Data from Barclaycard also revealed spending on hotels, resorts and accommodation increased by 7.8% - its highest growth since before the first lockdown.
Other leisure sectors also saw growth with the entertainment industry seeing a rise for the first time in more than 16 months – up 8.1% as consumers bought cinema, theatre and sporting event tickets.
This came as 32% of Brits said they expect to spend more on leisure activities and day trips this summer while 16% plan to spend more attending shows and events.
Meanwhile, spending on essential items grew by 14% last month, compared to July 2019 – driven by supermarket shopping (up 16.6%) and spend at specialist food and drink stores (up 78.5%).
Fuel spend was up 4.1% - the highest since before the pandemic hit the UK, which Barclaycard said could be attributed to rising fuel prices and more people going on staycations and returning to offices by car.
Cooling off period
Non-essential spending also recorded its highest growth since before the first UK lockdown – increasing by 10.4%.
Furthermore, a quarter (25%) of consumers said they had been dipping into savings to make the most of post-lockdown life – this rose to 39% among 18 to 34-year-olds.
However, figures also showed there were signs of the initial pent-up demand from lockdown beginning to cool off in some areas.

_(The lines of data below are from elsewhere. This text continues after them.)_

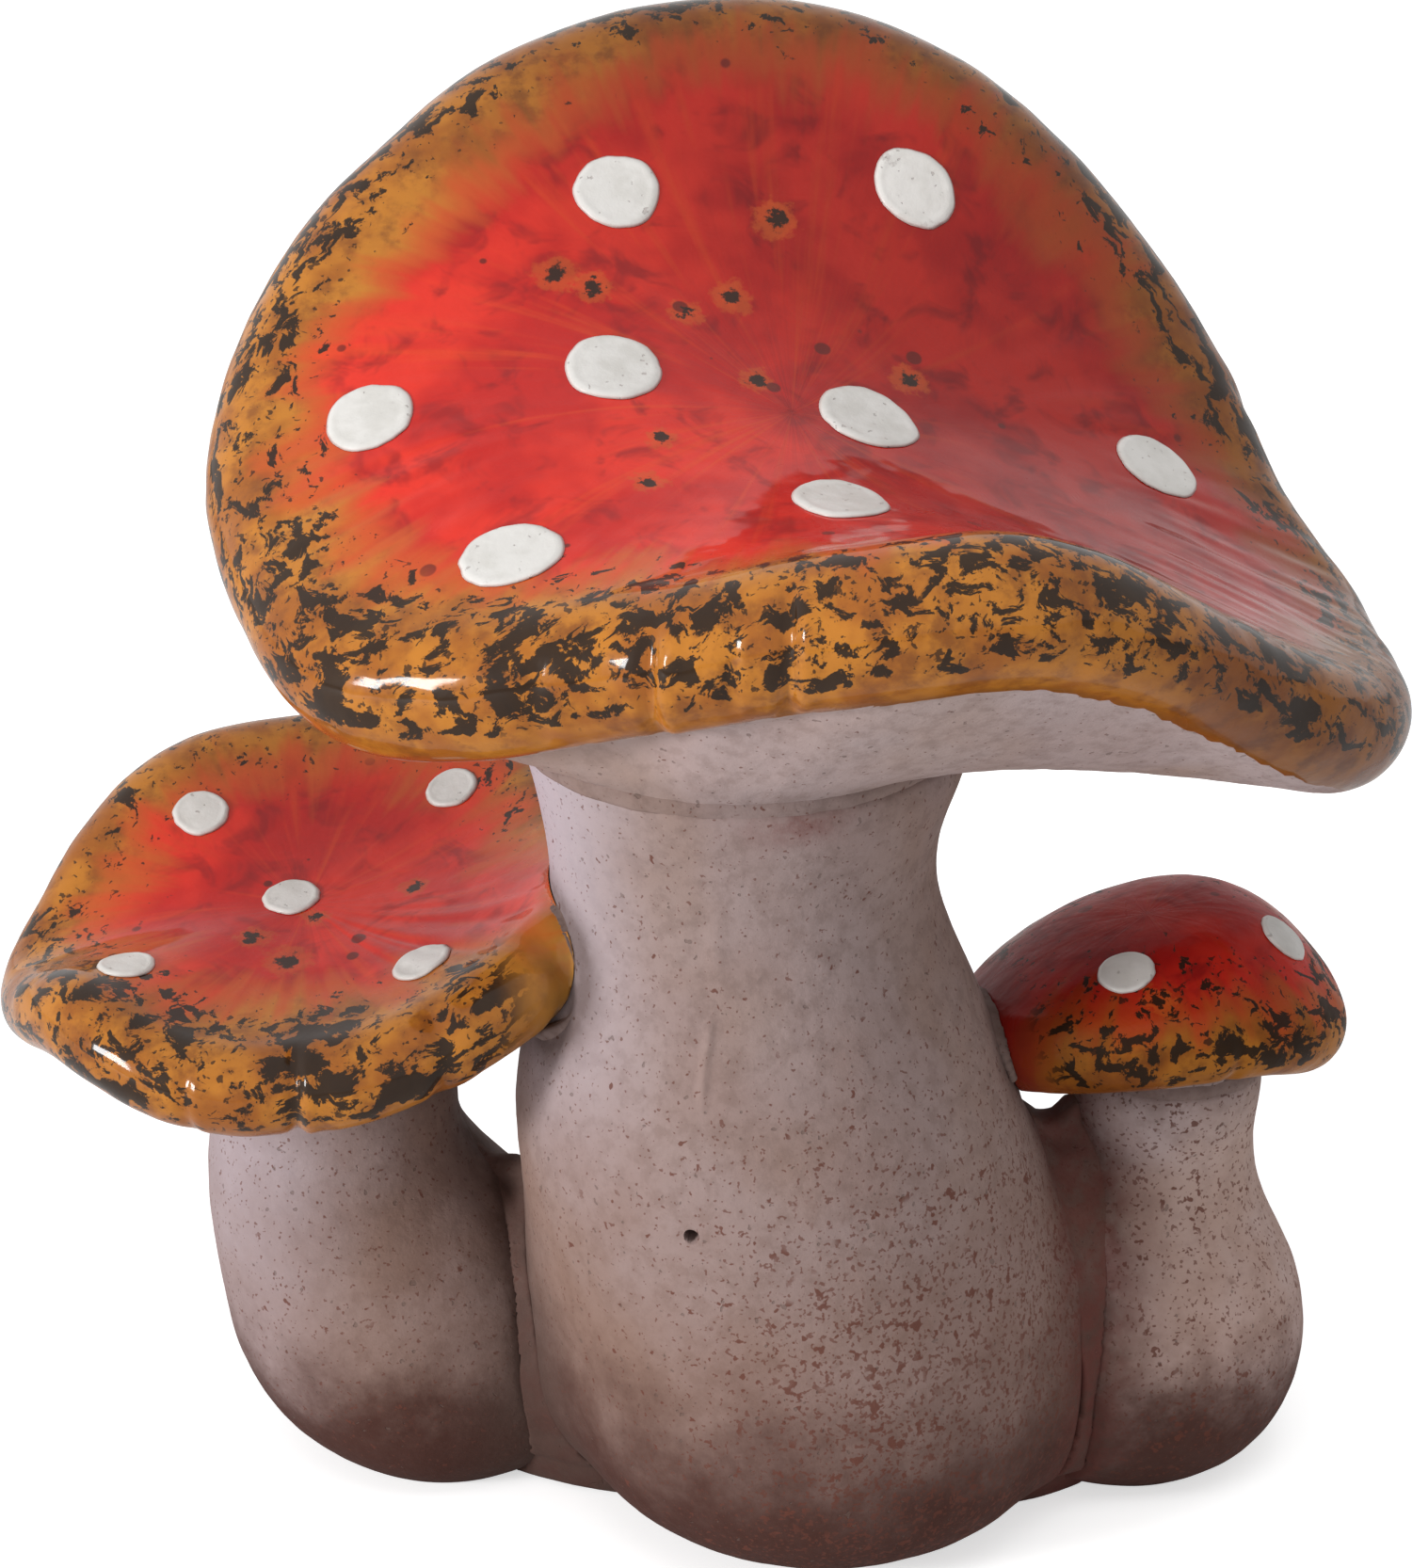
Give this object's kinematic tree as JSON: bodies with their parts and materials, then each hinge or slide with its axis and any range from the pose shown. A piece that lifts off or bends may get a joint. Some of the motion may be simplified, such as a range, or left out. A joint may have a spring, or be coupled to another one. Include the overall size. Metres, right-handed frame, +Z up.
{
  "type": "mushroom ornament",
  "caption": "Hollow ceramic ornament of a tall wavy-capped mushroom with a small one luted to each side, on flat feet.",
  "frame": {"origin": "centre of the large stem's flat foot, on the surface that the ornament stands on", "axes": "+Z up, +X to the right and -Y towards the viewer of the front of the ornament"},
  "size_m": [0.153, 0.1046, 0.1579],
  "materials": {
    "bisque": "matt biscuit-fired clay with a pale wash and rust-brown speckle",
    "slip": "matt fired slip",
    "red_glaze": "glossy red glaze fading to an orange rim with dark crackle speckle",
    "white_enamel": "satin off-white enamel dots"
  },
  "bodies": {
    "root": {"large_stem": "bisque", "left_stem": "bisque", "right_stem": "bisque", "left_stem_web": "bisque", "right_stem_web": "bisque", "large_cap_luting_ring": "slip", "left_cap_luting_ring": "slip", "right_cap_luting_ring": "slip", "left_cap_slip_smear": "slip", "right_cap_slip_smear": "slip", "large_cap": "red_glaze", "left_cap": "red_glaze", "right_cap": "red_glaze", "large_cap_spots": "white_enamel", "left_cap_spots": "white_enamel", "right_cap_spots": "white_enamel"}
  },
  "joints": []
}
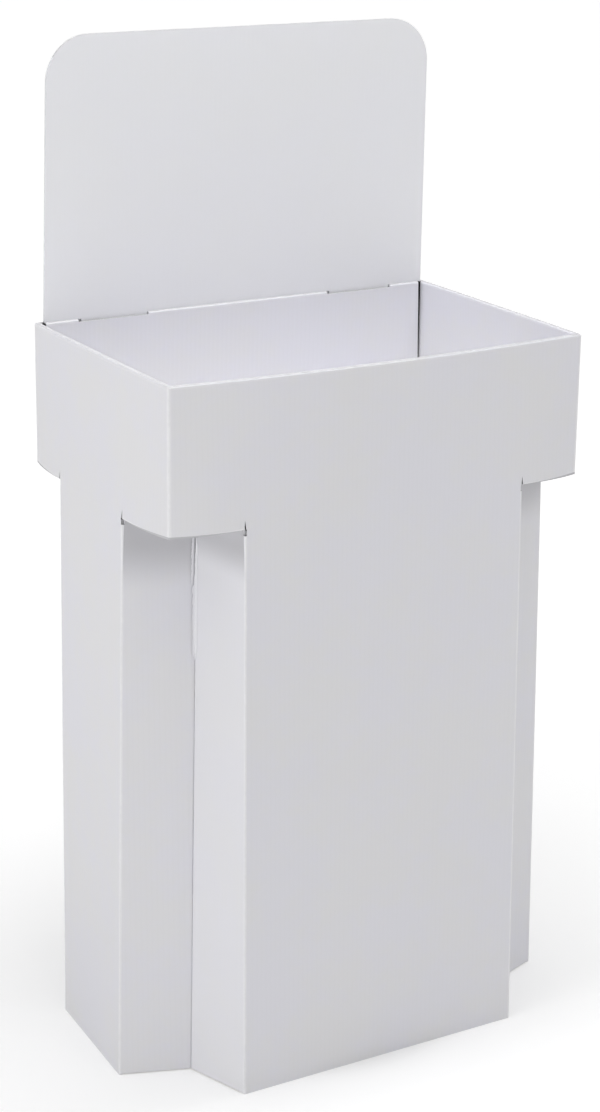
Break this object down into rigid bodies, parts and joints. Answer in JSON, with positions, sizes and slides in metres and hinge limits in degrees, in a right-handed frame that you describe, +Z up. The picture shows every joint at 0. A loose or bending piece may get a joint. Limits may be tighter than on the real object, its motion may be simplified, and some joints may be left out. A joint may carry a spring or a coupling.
{
  "type": "cardboard display stand",
  "caption": "Free-standing corrugated cardboard bin with a rolled rim, legs made by pushed-in corners, a loose shelf inside and a header card slotted into the back rim.",
  "frame": {"origin": "on the floor, under the middle of the stand's overall width and depth", "axes": "+Z up, -Y towards the front, +X to the viewer's right when facing the front"},
  "size_m": [0.6278, 0.419, 1.2559],
  "materials": {
    "carton_board": "matt white liner, unprinted",
    "shelf_board": "matt white liner, unprinted",
    "header_board": "matt white liner, unprinted"
  },
  "bodies": {
    "root": {"carton_body": "carton_board", "bin_shelf": "shelf_board", "header_card": "header_board"}
  },
  "joints": []
}
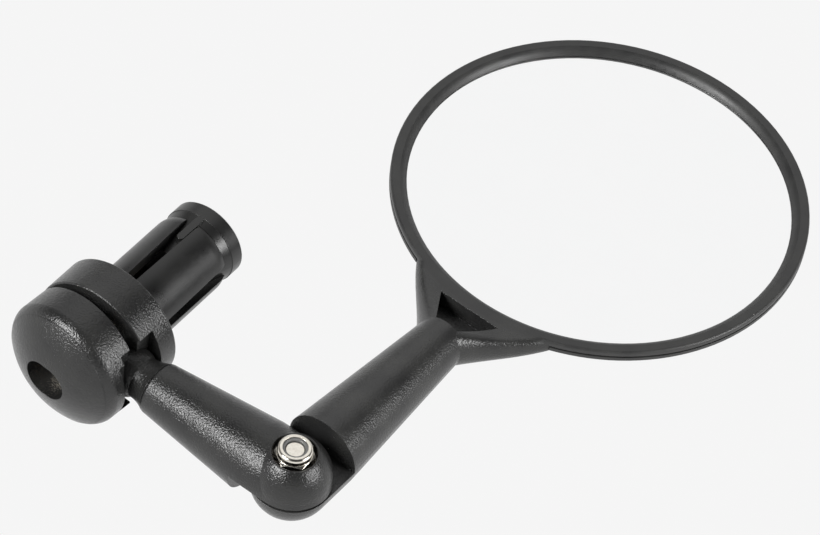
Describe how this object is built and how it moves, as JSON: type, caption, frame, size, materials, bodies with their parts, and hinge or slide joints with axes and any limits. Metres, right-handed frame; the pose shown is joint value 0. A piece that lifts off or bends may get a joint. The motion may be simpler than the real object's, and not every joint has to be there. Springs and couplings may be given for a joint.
{
  "type": "bar-end bicycle mirror",
  "caption": "Round convex mirror on a folding stem and ball-jointed arm, with an expanding plug for the end of a handlebar.",
  "frame": {"origin": "on the plug's axis, in the plane where the clamp housing meets the end of the handlebar", "axes": "+Y along the plug into the bar, +X along the arm away from the clamp, +Z along the folding hinge, out of the mirror's face"},
  "size_m": [0.102, 0.1437, 0.0252],
  "materials": {
    "housing_plastic": "spark-eroded matt",
    "plug_plastic": "smooth satin",
    "arm_plastic": "spark-eroded matt",
    "mirror_plastic": "fine matt",
    "screw_steel": "zinc plated",
    "hinge_steel": "nickel plated",
    "nylon": "satin nylon",
    "mirror_coat": "silvered convex glass",
    "foam": "closed cell foam"
  },
  "bodies": {
    "clamp": {"rear_housing": "housing_plastic", "expander_sleeve": "plug_plastic"},
    "cap": {"front_cap": "housing_plastic"},
    "plate": {"clamp_washer": "screw_steel"},
    "bolt": {"clamp_bolt": "screw_steel"},
    "wedge": {"expander_cone": "plug_plastic", "cone_nut": "screw_steel"},
    "ball": {"ball_stud": "arm_plastic"},
    "arm": {"arm": "arm_plastic", "hinge_friction_washer": "nylon"},
    "mirror": {"mirror_housing": "mirror_plastic", "back_cover": "mirror_plastic", "mirror_glass": "mirror_coat", "glass_pad": "foam", "hinge_bolt": "hinge_steel", "hinge_nut": "hinge_steel", "nut_insert": "nylon", "hinge_nut_washer": "hinge_steel", "hinge_spring_washer": "hinge_steel"}
  },
  "joints": [
    {"name": "ball_swing", "type": "hinge", "parent": "clamp", "child": "ball", "pos_m": [0.0095, -0.0086, 0], "axis": [0, 1, 0], "range_deg": [-33, 25]},
    {"name": "arm_twist", "type": "hinge", "parent": "ball", "child": "arm", "pos_m": [0.0095, -0.0086, 0], "axis": [0.9998, -0.0175, 0], "continuous": true},
    {"name": "mirror_hinge", "type": "hinge", "parent": "arm", "child": "mirror", "pos_m": [0.04576, -0.00923, 0], "axis": [0, 0, 1], "range_deg": [-185, 7]},
    {"name": "bolt_turn", "type": "hinge", "parent": "plate", "child": "bolt", "pos_m": [0, -0.0127, 0], "axis": [0, -1, 0], "range_deg": [0, 540]},
    {"name": "plate_travel", "type": "slide", "parent": "clamp", "child": "plate", "axis": [0, -1, 0], "range_m": [0, 0.00046]},
    {"name": "cap_rock", "type": "hinge", "parent": "clamp", "child": "cap", "pos_m": [-0.0124, -0.0087, 0], "axis": [0, 0, 1], "range_deg": [-2.12, 0]},
    {"name": "wedge_slide", "type": "slide", "parent": "clamp", "child": "wedge", "axis": [0, 1, 0], "range_m": [0, 0.0006]}
  ],
  "couplings": [
    {"joint": "plate_travel", "follows": "bolt_turn", "m_per_rad": 0.0000483},
    {"joint": "cap_rock", "follows": "bolt_turn", "ratio": -0.0039},
    {"joint": "wedge_slide", "follows": "bolt_turn", "m_per_rad": 0.0000631}
  ]
}
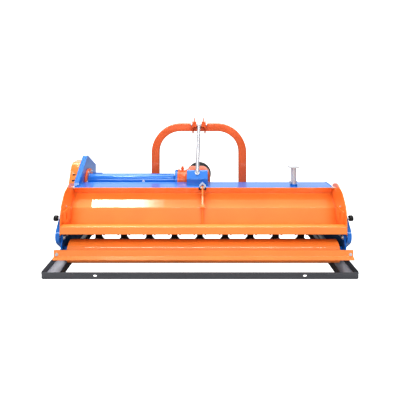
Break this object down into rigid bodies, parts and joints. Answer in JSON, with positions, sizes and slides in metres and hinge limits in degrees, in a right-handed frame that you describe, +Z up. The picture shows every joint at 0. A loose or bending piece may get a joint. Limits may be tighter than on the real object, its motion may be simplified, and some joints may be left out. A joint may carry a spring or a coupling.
{
  "type": "tractor-mounted flail mulcher on its shipping frame",
  "caption": "Flail mulcher with a three-point hitch, orange rear hood and blue housing, standing on its black steel shipping frame.",
  "frame": {"origin": "on the floor, at the middle of the rectangular shipping frame", "axes": "+X to the right seen from behind and along the rotor, +Y forwards to the tractor, +Z up"},
  "size_m": [1.96, 0.98, 0.937],
  "materials": {
    "orange_paint": "glossy",
    "red_orange_paint": "glossy",
    "blue_paint": "glossy",
    "grey_paint": "satin",
    "black_steel": "satin",
    "rotor_steel": "satin",
    "zinc": "zinc plated",
    "bare_steel": "machined",
    "black_plastic": "satin",
    "bearing_iron": "painted"
  },
  "bodies": {
    "mulcher": {"shipping_bar_rear": "black_steel", "shipping_bar_front": "black_steel", "shipping_channel_left": "black_steel", "shipping_channel_right": "black_steel", "deck": "blue_paint", "side_plate_left": "blue_paint", "side_plate_right": "blue_paint", "skids": "black_steel", "front_flaps": "rotor_steel", "rotor_bearing_right": "bearing_iron", "roller_bearings": "blue_paint", "rear_guard": "orange_paint", "guard_brackets": "blue_paint", "hood_hinge_pins": "zinc", "hood_centre_hinge": "zinc", "belt_backplate": "blue_paint", "belt_guard": "orange_paint", "shaft_tube": "blue_paint", "shaft_tube_ring": "red_orange_paint", "gearbox": "red_orange_paint", "gearbox_pad": "blue_paint", "gearbox_collar": "blue_paint", "pto_shield": "black_plastic", "hitch_hoop": "red_orange_paint", "brace_saddle": "red_orange_paint", "top_link_ears": "red_orange_paint", "lower_hitch_plates": "red_orange_paint", "lower_link_pins": "zinc", "brace_bracket": "blue_paint", "brace_strut": "zinc", "brace_pin": "zinc", "stand_socket": "blue_paint"},
    "hood": {"hood_skin": "orange_paint", "hood_cheek_left": "orange_paint", "hood_cheek_right": "orange_paint", "hood_rib": "orange_paint", "hood_lock_brackets": "orange_paint", "hood_lock_knobs": "black_plastic"},
    "rotor": {"rotor_drum": "rotor_steel", "rotor_flails": "rotor_steel"},
    "roller_body": {"roller": "orange_paint"},
    "input_shaft": {"pto_stub": "bare_steel"},
    "stand": {"stand_leg": "zinc"}
  },
  "joints": [
    {"name": "hood_hinge", "type": "hinge", "parent": "mulcher", "child": "hood", "pos_m": [0.022, -0.222, 0.49], "axis": [-1, 0, 0], "range_deg": [0, 80]},
    {"name": "rotor_turn", "type": "hinge", "parent": "mulcher", "child": "rotor", "pos_m": [0.022, -0.08, 0.237], "axis": [1, 0, 0], "continuous": true},
    {"name": "roller_turn", "type": "hinge", "parent": "mulcher", "child": "roller_body", "pos_m": [0.022, -0.372, 0.122], "axis": [1, 0, 0], "continuous": true},
    {"name": "pto_turn", "type": "hinge", "parent": "mulcher", "child": "input_shaft", "pos_m": [-0.008, 0.2, 0.47], "axis": [0, 1, 0], "continuous": true},
    {"name": "stand_lift", "type": "slide", "parent": "mulcher", "child": "stand", "axis": [0, 0, 1], "range_m": [0, 0.05]}
  ],
  "couplings": [
    {"joint": "pto_turn", "follows": "rotor_turn", "ratio": 0.25}
  ]
}
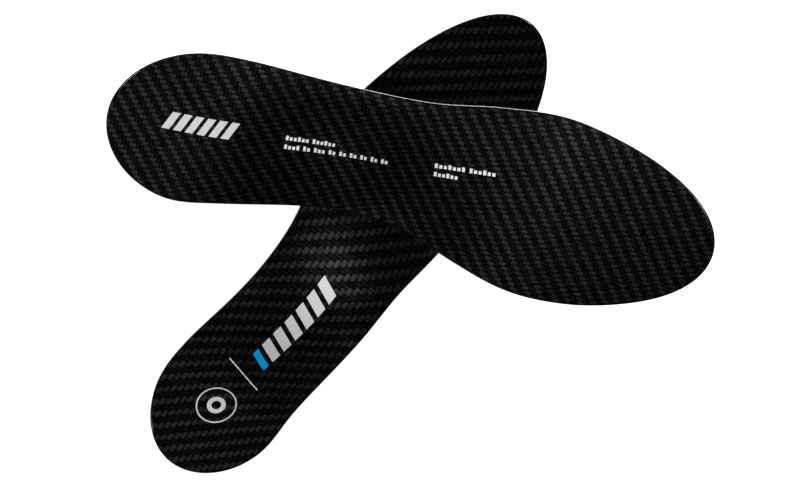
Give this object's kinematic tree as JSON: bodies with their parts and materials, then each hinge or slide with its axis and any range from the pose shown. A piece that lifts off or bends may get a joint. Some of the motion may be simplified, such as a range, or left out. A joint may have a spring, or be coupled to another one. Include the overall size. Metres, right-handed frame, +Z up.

This included restaurant spending, which had been steadily improving since restrictions started to ease in March, closing the gap on 2019. But, July showed a dip in spending and the gap widened again to a drop of 13.1%.
Moreover, takeaways saw record growth of almost three quarters (72.3%) – the highest since before the pandemic started.
Face-to-face retail (excluding grocery) also saw a decrease in demand last month, after a post-lockdown boom, as spending slipped back into decline by 0.2%. At the same time, online retail (excluding grocery) grew by 47.4%.
Confidence in household finances was at 72% but confidence in the UK economy dropped slightly – down to 33%.
This came as almost two thirds (61%) of consumers were concerned every day expenses will rise as restrictions lift and more than half (55%) said they were being more careful to find value in the purchases they make.
Head of consumer products Raheel Ahmed said: “July’s major sports fixtures and the heatwave kept the nation in good spirits, providing more reasons to celebrate together and giving the entertainment industry its long-awaited boost back into growth.
“While some sectors took a small step back as the post-lockdown ‘honeymoon’ period cooled, July was a positive month overall.
“However, with inflation expected to rise, it will be interesting to see how this impacts consumer spending behaviour over the coming months.”